Off the field, Armas’ tactics helped catapult the team to win 12 of their last 18. In regard to Jesse Marsch, Armas said postgame Sunday, “when he left, yeah, we were ready to run with it and the team is ready to do that and the coaching staff we’ve put our stamp on things in many of the same ways but with our taste”. The press remained the team’s bread and butter, but Armas really did put his own “stamp” on the team.

The pace in which New York played at reached an equilibrium. Starts seemed slightly slower yet lent itself to more late game heroics and wins. Substitutions came in timely manners and player roles remained simple and straight forward.
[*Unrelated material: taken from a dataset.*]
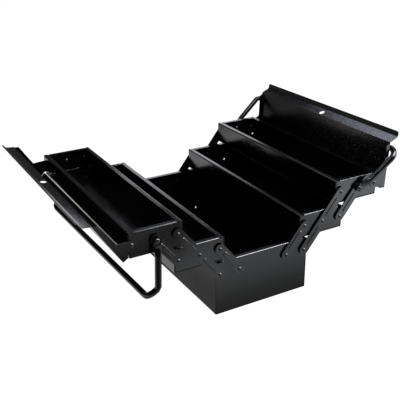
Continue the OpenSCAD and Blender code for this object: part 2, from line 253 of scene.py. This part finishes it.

A belief on patience for the extra pass seemed radical but gave way to a more composed attack with contributions coming from multiple sources.

Don’t forget where it all started

At the same time, Jesse Marsch did leave a lasting mark on this team and club. He instilled a dogged mindset in the club from the top-down. Marsch believed heavily in youth and placed emphasis on player development through the academy and Red Bulls II. Armas reiterated that thought after the 1-0 win against Orlando City, ” It’s a success story what he did when he got here. The culture changed, the way people worked changed. The way he took this thing on and we were right there with him.”

While Armas is humble enough to acknowledge Jesse’s contributions, this moment is his. 12-3-3, 2.17 points per game and a 5 game winning streak to finish the season. Those are MLS Coach of the Year numbers right there, but the job is not done yet and Armas is well aware of that, “23 years, they come out (supporters) and they support us and we know they want the Cup, and this is the first step.”

Nonetheless, congratulations to all those involved in the organization on their third Supporters’ Shield in six years.